Data storage and data transfer are, and will be, the limiting factor for the foreseeable future for true portability between clouds. It's not every cloud service that can drive up with a semi-truck filled with SSDs and haul away exabytes of data for you on a whim.... 
mhhfive 7/5/2017 | 8:23:27 PM
Re: Old for a puppy > "My colleague Carol Wilson traces the puppy-open source metaphor back to at least 2015."

Haha! It's a great metaphor -- even if it's just 2 years old -- what's that in dog years, 14? In the tech world.. it's ancient?
Mitch Wagner 7/5/2017 | 4:21:29 PM
Old for a puppy My colleague Carol Wilson traces the puppy-open source metaphor back to at least 2015.

Was new to me when Sirish used it, and I've been covering open source for 20 years. 

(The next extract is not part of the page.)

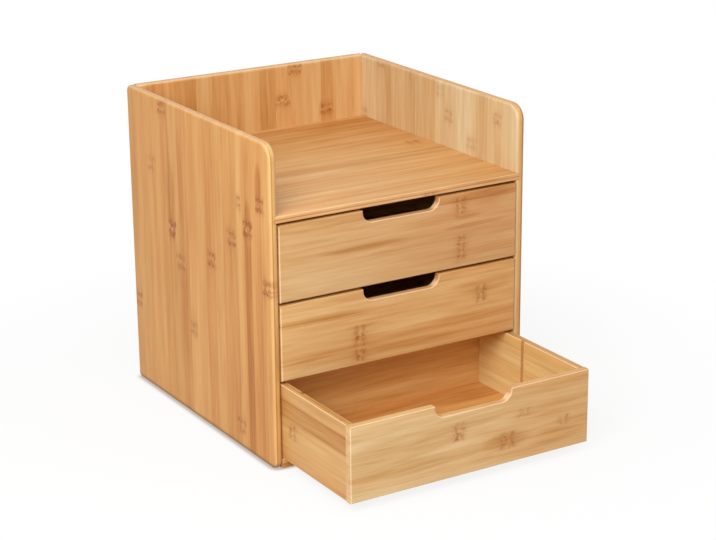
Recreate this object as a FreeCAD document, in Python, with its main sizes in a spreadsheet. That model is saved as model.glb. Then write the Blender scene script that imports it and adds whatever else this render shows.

Regardless of how old it is, I think it's great, and much better than that expression "free as in speech not as in beer" which is just dumb. 
Mitch Wagner 7/5/2017 | 4:19:57 PM
Re: The difference between cloud portability and cloud arbitrage... It's not more widespread because people are still moving to the cloud and getting their multi-cloud infrastructure organized. Arbitrage is the next step. 
danielcawrey 7/5/2017 | 3:27:40 PM
Re: The difference between cloud portability and cloud arbitrage... I like this idea of cloud arbitrage. Too many vendors are locking in customers, which is pretty unfair when you start to realize all th work it takes to do migrations between clouds. No wonder this is coming from a software provider that recognizes this. 
sirishraghuram 7/5/2017 | 3:19:45 PM
Re: The difference between cloud portability and cloud arbitrage... There are multiple dimensions to cloud arbitrage. In the most minimal implementation, arbitrage could be supported within a single public cloud provider, while using an open-source orchestration system.

It is unclear why this isn't already widespread, possibly because it represents a revenue conflict (innovator's dilemma?) for the largest public cloud providers? Or possibly because vehicles to make such arbitrage seamless - such as Kubernetes - have only recently become available.

Systems like Kubernetes have already solved the compute portability / fungibility problem. However, data-locality and gravity is still an issue and likely the biggest blocker to cross cloud arbitrage.
mhhfive 7/5/2017 | 12:53:05 PM
The difference between cloud portability and cloud arbitrage... It seems like cloud portability will need to become much more robust before cloud arbitrage can really take off. If a cloud service provider wanted to break an arbitrage service, it could do so instantaneously, no? Unless there were some universally agreed upon standards that all clouds would adhere to... but then that might limit the functionality of an arbitrage play? 
mhhfive 7/5/2017 | 12:49:17 PM
But.. arbitrage opportunities are usually very brief? I'm not so keen on these ephemeral terms.. "cloud arbitrage" sounds extremely volatile and transient to me! Chasing weather patterns seems like a bad analogy for a reliable open source service, but maybe that's just me.